En Estados Unidos, España o Colombia -tres ejemplos de los cerca de 100 países en los que el voto no es obligatorio- el desafío es empujar a los ciudadanos a las urnas, convencerlos de que es valioso salir de casa para ir a votar. Aquí, si no lo hacen son -en teoría- sancionados. Y aunque esas sanciones rara vez se aplican, son muchos los que cumplen “por las dudas”, “no sea cosa que...” Ese no es un voto convencido, de calidad, por más que todos valgan lo mismo. Los 240.000 que gambetearán el derecho/obligación revisten en otra categoría. ¿Quién les habla a esos 240.000 desinteresados, abstraídos, enojados, para quienes el lunes será más normal que nunca?
Y entonces...
¿Qué pasaría si los 17.949 desencantados del lunes fueran capaces de sorprendernos? Por ejemplo, de dirigirse a la ciudadanía con una hoja de ruta para los años que vienen. Imaginen si cada uno de ellos, de la manera que se les ocurra -seguramente por medio de las redes sociales, en las que tanto confían como vehículo del éxito- expresara lo siguiente: “Tucumanos, les anuncio que perdí. Pero no es lo importante, a fin de cuentas ¿qué es una banca, si a mí lo que me mueve es el bien común? Así que esto recién empieza. Voy a trabajar hasta 2023, o hasta que haga falta, con los siguientes objetivos...” Y que cada cual llene los puntos suspensivos como le parezca. Esa fuerza proactiva de 17.949 tucumanos sí que marcaría la diferencia. Nadie es culpable por expresar un deseo.

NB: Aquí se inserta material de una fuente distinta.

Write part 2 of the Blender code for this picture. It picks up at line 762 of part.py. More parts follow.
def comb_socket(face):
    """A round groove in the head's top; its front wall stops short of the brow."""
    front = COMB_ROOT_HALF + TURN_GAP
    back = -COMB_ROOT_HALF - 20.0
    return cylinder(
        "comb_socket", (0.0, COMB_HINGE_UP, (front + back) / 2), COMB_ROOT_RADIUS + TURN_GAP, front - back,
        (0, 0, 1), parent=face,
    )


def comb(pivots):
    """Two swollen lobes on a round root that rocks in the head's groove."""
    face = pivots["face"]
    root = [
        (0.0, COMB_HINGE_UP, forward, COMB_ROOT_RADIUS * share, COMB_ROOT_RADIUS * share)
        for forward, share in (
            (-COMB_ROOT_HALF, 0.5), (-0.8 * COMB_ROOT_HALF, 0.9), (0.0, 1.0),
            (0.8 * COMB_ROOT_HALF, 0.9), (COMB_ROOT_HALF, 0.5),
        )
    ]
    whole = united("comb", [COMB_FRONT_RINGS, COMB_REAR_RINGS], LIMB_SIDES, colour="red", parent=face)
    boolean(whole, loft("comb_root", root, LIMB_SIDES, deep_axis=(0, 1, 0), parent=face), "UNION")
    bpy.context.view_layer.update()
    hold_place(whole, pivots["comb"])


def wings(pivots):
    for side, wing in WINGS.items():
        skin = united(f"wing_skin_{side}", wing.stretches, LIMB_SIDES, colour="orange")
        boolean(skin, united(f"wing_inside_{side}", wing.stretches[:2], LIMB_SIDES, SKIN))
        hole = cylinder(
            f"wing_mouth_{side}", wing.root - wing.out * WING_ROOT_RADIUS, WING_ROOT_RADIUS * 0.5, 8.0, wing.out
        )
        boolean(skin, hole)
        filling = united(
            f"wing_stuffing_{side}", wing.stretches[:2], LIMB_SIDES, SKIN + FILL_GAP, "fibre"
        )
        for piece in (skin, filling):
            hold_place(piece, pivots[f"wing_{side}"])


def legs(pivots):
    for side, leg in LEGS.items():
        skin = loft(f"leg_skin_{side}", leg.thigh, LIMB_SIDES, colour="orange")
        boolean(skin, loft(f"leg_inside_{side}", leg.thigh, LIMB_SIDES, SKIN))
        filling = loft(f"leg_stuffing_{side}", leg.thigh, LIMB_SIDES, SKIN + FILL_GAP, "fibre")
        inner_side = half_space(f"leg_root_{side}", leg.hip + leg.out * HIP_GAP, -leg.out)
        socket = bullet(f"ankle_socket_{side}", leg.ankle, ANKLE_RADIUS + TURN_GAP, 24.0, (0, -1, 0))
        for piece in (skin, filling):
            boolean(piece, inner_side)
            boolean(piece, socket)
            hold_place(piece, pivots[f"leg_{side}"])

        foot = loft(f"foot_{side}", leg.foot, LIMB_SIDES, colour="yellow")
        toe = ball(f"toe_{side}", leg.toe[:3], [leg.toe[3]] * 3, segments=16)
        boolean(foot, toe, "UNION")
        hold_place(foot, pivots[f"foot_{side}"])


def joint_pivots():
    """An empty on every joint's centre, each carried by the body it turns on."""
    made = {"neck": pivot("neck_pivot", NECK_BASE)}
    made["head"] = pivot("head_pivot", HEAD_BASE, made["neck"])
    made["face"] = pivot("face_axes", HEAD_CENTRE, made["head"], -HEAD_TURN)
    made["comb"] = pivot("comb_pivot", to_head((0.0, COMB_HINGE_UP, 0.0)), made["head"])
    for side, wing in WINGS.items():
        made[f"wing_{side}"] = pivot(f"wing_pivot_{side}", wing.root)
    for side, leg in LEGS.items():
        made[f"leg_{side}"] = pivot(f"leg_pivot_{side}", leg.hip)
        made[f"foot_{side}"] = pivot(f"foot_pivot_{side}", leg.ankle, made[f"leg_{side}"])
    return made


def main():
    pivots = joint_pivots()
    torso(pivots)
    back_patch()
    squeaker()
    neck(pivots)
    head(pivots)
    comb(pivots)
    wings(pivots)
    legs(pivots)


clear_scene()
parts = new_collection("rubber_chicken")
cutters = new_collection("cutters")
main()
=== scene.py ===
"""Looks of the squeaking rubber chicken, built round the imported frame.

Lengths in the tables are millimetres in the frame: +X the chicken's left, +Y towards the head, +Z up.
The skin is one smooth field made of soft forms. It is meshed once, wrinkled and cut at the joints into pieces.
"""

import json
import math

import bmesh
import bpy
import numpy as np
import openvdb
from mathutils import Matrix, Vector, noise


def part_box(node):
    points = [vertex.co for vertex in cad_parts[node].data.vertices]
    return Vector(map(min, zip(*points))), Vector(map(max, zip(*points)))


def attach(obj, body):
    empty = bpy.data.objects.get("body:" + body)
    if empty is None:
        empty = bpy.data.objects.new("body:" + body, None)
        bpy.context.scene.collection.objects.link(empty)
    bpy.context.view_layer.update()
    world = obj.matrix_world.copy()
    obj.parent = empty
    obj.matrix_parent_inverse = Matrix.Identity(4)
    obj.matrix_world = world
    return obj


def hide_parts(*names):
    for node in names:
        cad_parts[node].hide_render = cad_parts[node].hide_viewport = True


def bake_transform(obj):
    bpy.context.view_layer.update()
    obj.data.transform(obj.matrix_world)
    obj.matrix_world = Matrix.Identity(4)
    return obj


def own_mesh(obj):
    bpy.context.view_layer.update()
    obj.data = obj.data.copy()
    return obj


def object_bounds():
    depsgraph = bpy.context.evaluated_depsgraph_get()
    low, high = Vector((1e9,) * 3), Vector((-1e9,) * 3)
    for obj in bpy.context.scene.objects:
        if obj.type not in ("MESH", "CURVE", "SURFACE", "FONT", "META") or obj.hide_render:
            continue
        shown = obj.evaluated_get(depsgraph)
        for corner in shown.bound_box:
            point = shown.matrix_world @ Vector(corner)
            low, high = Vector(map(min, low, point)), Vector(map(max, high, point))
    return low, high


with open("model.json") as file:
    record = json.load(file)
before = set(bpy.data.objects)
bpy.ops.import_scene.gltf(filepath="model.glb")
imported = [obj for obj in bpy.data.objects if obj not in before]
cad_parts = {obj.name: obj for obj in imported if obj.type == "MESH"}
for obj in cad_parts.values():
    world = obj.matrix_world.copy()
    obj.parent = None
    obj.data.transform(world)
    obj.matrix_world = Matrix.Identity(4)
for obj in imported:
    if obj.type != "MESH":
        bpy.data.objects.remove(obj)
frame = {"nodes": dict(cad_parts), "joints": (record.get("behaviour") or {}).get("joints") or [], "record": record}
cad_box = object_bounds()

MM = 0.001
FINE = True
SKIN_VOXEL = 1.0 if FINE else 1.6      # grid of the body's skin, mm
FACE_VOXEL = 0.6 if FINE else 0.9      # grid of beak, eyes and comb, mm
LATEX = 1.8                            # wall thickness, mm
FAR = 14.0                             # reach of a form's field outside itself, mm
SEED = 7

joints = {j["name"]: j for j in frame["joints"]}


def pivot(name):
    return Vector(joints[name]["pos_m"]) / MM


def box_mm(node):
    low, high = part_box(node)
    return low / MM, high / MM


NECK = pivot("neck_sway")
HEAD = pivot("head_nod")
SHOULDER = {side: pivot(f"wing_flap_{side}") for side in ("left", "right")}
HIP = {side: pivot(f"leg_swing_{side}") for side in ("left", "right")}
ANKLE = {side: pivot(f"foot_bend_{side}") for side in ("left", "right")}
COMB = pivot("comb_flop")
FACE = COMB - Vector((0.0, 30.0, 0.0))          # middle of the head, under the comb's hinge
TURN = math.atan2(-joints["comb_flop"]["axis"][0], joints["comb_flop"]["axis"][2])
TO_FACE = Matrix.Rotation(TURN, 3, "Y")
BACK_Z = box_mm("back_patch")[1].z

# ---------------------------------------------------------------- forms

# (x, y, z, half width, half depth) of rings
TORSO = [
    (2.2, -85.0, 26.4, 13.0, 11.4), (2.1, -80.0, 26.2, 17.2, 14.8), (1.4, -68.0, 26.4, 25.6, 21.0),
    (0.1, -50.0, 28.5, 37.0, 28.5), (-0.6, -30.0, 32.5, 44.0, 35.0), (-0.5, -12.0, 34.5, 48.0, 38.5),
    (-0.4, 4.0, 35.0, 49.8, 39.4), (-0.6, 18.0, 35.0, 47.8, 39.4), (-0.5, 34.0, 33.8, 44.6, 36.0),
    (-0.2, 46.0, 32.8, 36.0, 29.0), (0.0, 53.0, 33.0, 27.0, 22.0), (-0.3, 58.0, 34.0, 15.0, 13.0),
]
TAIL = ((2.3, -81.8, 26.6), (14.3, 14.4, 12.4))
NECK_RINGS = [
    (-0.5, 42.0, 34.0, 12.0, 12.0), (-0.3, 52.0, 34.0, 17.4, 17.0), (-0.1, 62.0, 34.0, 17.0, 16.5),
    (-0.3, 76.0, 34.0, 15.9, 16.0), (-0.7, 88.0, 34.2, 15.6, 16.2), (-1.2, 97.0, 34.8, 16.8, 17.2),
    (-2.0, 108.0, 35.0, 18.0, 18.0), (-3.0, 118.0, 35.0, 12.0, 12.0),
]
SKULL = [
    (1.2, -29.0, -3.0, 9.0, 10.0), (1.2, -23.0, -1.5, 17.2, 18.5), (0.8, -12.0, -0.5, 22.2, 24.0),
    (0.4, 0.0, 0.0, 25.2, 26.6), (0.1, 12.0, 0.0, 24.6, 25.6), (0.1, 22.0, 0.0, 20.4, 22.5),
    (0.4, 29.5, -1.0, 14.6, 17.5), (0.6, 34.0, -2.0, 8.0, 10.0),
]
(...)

Hasta el más escéptico se conmueve un poco durante esos segundos que lleva empujar el sobre hacia el fondo de la urna. Se prende una lucecita que pregunta “¿y si esta vez...?” A ese sentimiento genuino la realidad suele caerle como un yunque, por lo general cuando el lunes el mundo se presenta exactamente igual. Tal vez allí radique la respuesta, en que no es la magia del domingo sino la construcción colectiva del lunes la que levanta el edificio. En ese tren viajan los 347 electos. los 17.949 perdedores, los 240.000 que miran desde afuera y el resto. Tucumanos, sin más.